Leucid Bio’s lead asset is based on a novel CAR structure, dubbed ‘parallel CAR’ (pCAR), in which two costimulatory domains are integrated in parallel across the cell membrane. This formation replicates the natural side-by-side position of these molecules across the cell membrane that is seen in endogenous immune receptors. The resulting pCAR T-cells consistently outperform previous generations of CAR T-cells in pre-clinical studies, enabling better control over T cell activation, superior anti-tumour activity, and a favourable toxicity profile.
The increased efficacy of pCAR T-cells compared to previous CAR T-cell generations can be envisioned using an analogy of batteries within an electrical circuit: If two batteries (i.e. two costimulatory domains) are placed in a linear series arrangement, they fail to increase the capacity of an electrical circuit (the T cell), whereas placing two batteries in parallel increases the capacity of the batteries to impact the target component (the cancer cell).
NKG2D CAR T-cell therapy
Leucid’s LEU-011 programme is a NKG2D CAR T-cell therapy in pre-clinical development for the treatment of solid tumours and haematological malignancies. The NKG2D receptor is an activating immune receptor that triggers cell death upon recognition of human NKG2D ligands expressed on transformed, infected or damaged cells. LEU-011 has potential for the treatment of multiple cancer types as NKG2D ligands are expressed on more than 80% of human tumour cells.
T2, gd T-cells for off-the-shelf cell therapy
gd T-cells possess many traits that make them an attractive option for adoptive cell therapies. Unlike ⍺β T cells, their TCR is not HLA restricted permitting the development of allogeneic or off-the-shelf strategies. Additionally, gd T cells have an innate ability to detect the early stages of cellular transformation. Leucid has developed a patented technique to generate a distinct population of gd T-cells from the peripheral blood of a healthy donor. We call this platform T2. gd [T2] cells have enhanced potency and can be armoured to further boost the anti-tumour response.

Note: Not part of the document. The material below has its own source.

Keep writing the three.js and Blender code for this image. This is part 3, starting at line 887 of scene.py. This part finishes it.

Novel Manufacturing Platforms
Leucid Bio’s innovative IL-4 based selective CAR T-cell expansion approach which is being used in the T4 trial means CAR T-cell batches can be manufactured from a single blood draw instead of leukapheresis. This is less invasive for the patients, and allows for simplified and centralised manufacturing, reducing risks and costs. We are the only team able to produce effective CAR T-cells using this method, and we have not experienced any batch failures from the 18 patients treated to date, despite lymphopenia (low T cell counts) in most of the patients.

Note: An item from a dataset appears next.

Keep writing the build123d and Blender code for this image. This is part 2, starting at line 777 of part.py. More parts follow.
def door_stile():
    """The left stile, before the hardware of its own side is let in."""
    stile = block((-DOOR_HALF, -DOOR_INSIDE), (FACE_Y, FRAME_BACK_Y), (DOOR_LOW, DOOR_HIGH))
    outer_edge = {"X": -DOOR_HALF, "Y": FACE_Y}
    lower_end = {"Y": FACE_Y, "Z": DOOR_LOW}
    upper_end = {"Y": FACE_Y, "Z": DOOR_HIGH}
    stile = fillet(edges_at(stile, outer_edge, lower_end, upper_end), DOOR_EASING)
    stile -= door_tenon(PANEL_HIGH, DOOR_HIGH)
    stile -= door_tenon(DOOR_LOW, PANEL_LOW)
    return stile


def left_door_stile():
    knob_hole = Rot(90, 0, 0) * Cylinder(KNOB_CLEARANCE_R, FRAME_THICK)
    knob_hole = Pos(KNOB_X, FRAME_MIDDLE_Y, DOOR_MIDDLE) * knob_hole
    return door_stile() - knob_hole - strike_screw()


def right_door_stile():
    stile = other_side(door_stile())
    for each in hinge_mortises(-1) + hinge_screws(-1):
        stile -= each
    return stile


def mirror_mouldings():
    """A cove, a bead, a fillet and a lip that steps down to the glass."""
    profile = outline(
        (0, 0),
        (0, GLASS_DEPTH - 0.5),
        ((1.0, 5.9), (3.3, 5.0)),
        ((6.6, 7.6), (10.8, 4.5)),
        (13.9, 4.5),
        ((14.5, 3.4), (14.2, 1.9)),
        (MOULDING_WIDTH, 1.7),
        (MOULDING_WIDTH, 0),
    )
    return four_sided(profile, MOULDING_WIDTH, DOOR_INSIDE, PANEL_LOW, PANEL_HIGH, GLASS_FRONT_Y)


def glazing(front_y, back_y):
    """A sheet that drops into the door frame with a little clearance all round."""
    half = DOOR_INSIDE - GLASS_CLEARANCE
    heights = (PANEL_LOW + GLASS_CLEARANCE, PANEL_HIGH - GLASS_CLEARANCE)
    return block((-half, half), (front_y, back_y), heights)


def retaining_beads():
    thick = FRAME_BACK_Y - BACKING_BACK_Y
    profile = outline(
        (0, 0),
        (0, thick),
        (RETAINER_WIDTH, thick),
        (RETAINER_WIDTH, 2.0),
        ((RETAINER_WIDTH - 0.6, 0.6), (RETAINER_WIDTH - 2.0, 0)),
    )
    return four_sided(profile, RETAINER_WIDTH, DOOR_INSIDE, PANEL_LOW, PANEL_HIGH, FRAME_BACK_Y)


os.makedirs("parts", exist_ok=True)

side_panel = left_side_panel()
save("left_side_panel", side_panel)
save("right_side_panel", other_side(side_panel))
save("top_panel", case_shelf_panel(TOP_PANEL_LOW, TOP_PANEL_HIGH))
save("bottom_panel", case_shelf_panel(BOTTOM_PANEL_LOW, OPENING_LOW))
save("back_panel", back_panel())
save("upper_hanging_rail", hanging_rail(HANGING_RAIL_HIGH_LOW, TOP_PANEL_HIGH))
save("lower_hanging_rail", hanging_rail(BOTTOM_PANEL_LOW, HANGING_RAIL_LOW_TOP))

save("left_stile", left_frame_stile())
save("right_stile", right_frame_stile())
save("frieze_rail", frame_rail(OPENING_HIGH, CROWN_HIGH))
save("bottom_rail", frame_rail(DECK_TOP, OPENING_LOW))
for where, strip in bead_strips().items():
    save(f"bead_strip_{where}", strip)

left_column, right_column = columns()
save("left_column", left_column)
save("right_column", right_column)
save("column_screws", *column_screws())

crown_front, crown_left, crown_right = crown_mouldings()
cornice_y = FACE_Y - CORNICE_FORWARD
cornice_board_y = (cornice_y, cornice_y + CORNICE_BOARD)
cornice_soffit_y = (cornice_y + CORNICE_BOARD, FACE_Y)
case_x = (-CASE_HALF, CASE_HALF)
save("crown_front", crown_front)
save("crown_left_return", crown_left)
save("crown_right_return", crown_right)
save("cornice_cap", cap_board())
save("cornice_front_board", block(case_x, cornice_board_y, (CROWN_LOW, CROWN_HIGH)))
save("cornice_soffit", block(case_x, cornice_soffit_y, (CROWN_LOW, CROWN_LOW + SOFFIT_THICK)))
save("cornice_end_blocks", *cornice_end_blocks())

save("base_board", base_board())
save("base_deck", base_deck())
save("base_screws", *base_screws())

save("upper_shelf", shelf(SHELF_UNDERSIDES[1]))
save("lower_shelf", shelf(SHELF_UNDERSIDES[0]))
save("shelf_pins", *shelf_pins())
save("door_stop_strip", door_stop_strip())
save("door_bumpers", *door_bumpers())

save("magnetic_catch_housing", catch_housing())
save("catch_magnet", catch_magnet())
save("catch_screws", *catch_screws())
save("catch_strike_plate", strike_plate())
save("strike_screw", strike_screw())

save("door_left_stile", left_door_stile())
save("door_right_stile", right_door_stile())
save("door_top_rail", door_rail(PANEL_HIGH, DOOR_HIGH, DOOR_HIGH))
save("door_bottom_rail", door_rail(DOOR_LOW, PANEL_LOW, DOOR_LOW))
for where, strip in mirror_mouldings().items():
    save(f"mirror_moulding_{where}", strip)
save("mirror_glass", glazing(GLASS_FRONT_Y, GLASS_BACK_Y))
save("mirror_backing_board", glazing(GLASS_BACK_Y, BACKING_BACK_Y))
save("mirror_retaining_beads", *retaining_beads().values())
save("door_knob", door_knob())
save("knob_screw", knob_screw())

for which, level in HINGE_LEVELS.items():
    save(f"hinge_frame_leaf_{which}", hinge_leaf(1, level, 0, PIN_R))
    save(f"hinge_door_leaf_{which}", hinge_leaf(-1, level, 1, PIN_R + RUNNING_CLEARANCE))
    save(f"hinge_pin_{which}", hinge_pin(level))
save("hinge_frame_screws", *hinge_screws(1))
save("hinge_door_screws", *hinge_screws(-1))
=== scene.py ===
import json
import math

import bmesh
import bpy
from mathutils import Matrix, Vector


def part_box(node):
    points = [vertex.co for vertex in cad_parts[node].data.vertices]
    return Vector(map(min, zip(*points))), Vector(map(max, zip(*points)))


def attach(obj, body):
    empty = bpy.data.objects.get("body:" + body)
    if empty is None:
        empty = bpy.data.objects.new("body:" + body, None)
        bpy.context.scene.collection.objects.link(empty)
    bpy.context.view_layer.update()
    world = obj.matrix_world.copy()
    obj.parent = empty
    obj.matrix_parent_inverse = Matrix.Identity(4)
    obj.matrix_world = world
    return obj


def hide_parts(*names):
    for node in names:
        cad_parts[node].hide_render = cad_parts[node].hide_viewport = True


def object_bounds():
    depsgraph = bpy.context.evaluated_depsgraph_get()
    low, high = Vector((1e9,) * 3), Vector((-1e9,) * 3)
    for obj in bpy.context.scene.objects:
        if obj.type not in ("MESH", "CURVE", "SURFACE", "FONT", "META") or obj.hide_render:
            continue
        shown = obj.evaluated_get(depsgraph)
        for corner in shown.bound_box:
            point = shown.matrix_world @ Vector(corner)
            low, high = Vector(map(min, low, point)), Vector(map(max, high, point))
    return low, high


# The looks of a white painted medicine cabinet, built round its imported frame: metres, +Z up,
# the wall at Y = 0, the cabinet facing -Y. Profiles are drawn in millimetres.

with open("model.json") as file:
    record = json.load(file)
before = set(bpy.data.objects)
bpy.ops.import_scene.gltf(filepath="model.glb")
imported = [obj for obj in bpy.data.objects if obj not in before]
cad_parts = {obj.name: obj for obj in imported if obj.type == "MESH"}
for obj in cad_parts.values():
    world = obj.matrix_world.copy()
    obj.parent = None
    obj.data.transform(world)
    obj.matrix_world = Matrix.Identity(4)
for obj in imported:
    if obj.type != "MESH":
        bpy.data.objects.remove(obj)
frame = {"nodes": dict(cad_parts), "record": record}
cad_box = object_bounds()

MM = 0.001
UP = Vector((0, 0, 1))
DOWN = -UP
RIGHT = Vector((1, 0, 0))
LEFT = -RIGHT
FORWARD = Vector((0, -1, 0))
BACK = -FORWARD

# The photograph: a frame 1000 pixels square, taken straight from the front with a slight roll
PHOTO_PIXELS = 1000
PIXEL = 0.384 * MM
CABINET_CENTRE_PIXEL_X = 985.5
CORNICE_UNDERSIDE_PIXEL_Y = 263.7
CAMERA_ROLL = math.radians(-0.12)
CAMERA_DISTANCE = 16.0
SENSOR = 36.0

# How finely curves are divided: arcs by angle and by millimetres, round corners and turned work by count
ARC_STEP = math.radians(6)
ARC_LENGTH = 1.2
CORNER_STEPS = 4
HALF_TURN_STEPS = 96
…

T4 is one of the first CARs that we developed and recognises 8 distinct molecular targets. These targets are homo- and heterodimers formed by the ErbB receptors. Aberrant expression and/ or function of the ErbB family is prevalent in a diverse range of solid tumours making it an ideal target for CAR T cells. T4 is polyspecific therefore it is difficult to conceive how a tumour could evade recognition by antigen down-modulation, which is one of the main causes of relapse after CAR T-cell therapy.
To date, we have treated 18 patients on the T4 trial, at doses of up to 1 billion CAR T-cells and have not yet experienced any dose-limiting toxicities. Patients suffering with untreatable head and neck cancer succumb to their disease within 30 weeks on average, while following T4 treatment 10 patients have achieved stable disease.